I do recognise the tricky balance between spooking the electorate and making a concrete case for independence’s transformative potential. As I noted, this is an attempt to articulate a niggling anxiety – a tension if you like – rather than a programmatic critique of anyone. For myself, I can’t find much vividness in any overly-inclusive case for independence from the SNP in our political situation, basically amounting to delivering the bare autonomy to decide in future what sort of society and state we should have, with the SNP as neutral arbiters between the conflicting ideologies of its Frys and Macmillans. I don’t see how such a gingerly constructed case can be compatible with a serious-minded civic nationalism, premised on authentic, plausible and meaningfully elaborated social democratic political commitments.
I was struck by the enthusiasm generated by Gerry Hassan’s latest Scotsman column, “From the ‘How’ to the ‘Why’ of Scottish Independence”, with eleven specific areas addressed, encompassing poverty, inequality, defence, Europe, foreign affairs – and UK Tory government.

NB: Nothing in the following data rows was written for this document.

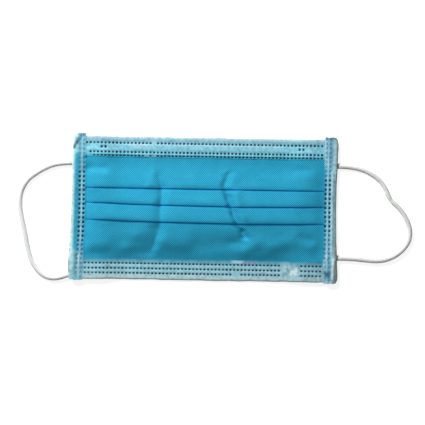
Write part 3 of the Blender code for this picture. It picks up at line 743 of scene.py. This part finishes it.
def place_lights():
    """One broad soft light beyond the nose edge and an even fill from all round."""
    lamp = bpy.data.lights.new("soft_light", "AREA")
    lamp.shape = "SQUARE"
    lamp.size = KEY_SIZE * MILLIMETRE
    lamp.energy = KEY_POWER
    key = bpy.data.objects.new("soft_light", lamp)
    key.location = Vector(KEY_PLACE) * MILLIMETRE
    key.rotation_euler = (-key.location).to_track_quat("-Z", "Y").to_euler()
    bpy.context.scene.collection.objects.link(key)
    world = bpy.data.worlds.new("even_fill")
    world.use_nodes = True
    world.node_tree.nodes["Background"].inputs["Strength"].default_value = FILL_STRENGTH
    world.node_tree.nodes["Background"].inputs["Color"].default_value = (1.0, 1.0, 1.0, 1.0)
    bpy.context.scene.world = world
    bpy.context.scene.view_settings.view_transform = "Standard"


def build_table():
    """Plain white table top under the mask."""
    mesh = bmesh.new()
    bmesh.ops.create_grid(mesh, x_segments=1, y_segments=1, size=2.0)
    data = bpy.data.meshes.new("table_top")
    mesh.to_mesh(data)
    mesh.free()
    data.materials.append(white_card())
    table = bpy.data.objects.new("table_top", data)
    bpy.context.scene.collection.objects.link(table)


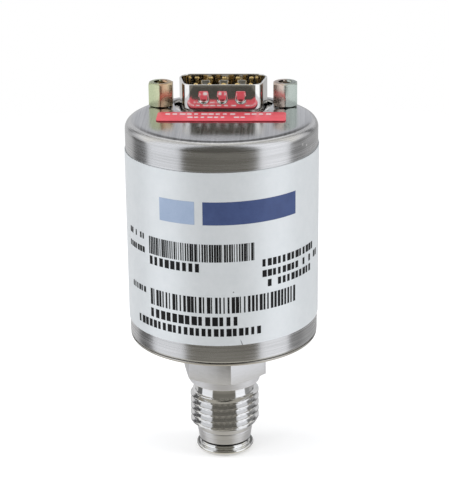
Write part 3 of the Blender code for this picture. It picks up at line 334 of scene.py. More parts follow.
def noise(tree, scale, detail=2.0, roughness=0.55, distortion=0.0):
    """Noise on the piece's own coordinates. scale is per millimetre along X, Y and Z."""
    stretched = add_node(tree, "ShaderNodeMapping", Vector=own_place(tree),
                         Scale=tuple(value / MM for value in scale))
    cloud = add_node(tree, "ShaderNodeTexNoise", Vector=stretched.outputs["Vector"], Scale=1.0,
                     Detail=detail, Roughness=roughness, Distortion=distortion)
    return Value(tree, cloud.outputs["Fac"])


def spread(tree, factor, low, high, start=0.3, end=0.7):
    """Maps the range from start to end onto the range from low to high."""
    node = add_node(tree, "ShaderNodeMapRange", Value=factor, From_Min=start, From_Max=end,
                    To_Min=low, To_Max=high)
    return Value(tree, node.outputs["Result"])


def blend(tree, factor, first, second, mode='MIX'):
    """Mixes two colours by a factor."""
    node = add_node(tree, "ShaderNodeMix", {"data_type": 'RGBA', "blend_type": mode})
    feed(tree, node.inputs[0], factor)
    for socket, value in ((node.inputs[6], first), (node.inputs[7], second)):
        feed(tree, socket, (*value, 1.0) if isinstance(value, tuple) else value)
    return node.outputs[2]


def bump(tree, height, depth):
    """The normal of a rough surface. depth is in micrometres."""
    node = add_node(tree, "ShaderNodeBump", Height=height, Distance=depth * MICRON, Strength=1.0)
    return node.outputs["Normal"]


# %% A new material
MADE = []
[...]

This lively response was no doubt partly generated by folk who share Gerry’s range of political concerns and commitments, and find the vista thus painted to be a compelling one. In his recent speech in Inverness, Alex Salmond repeated the idea that the SNP must “take sides in Scotland as well as taking Scotland’s side”. Gerry’s article demonstrates the extent to which, I believe, Salmond’s logic must be extended to our thinking about independence. While a desire for inclusion is no bad thing, we haven’t got the luxury of the relaxed gradualist, well down his road towards independence. Not being in circumstances of “minimal difference” between Union and not, different expedients seem called for. It is insufficient for the SNP simply to take the side of an independent Scotland. We must also take sides, on what sort of Scotland that ought to be.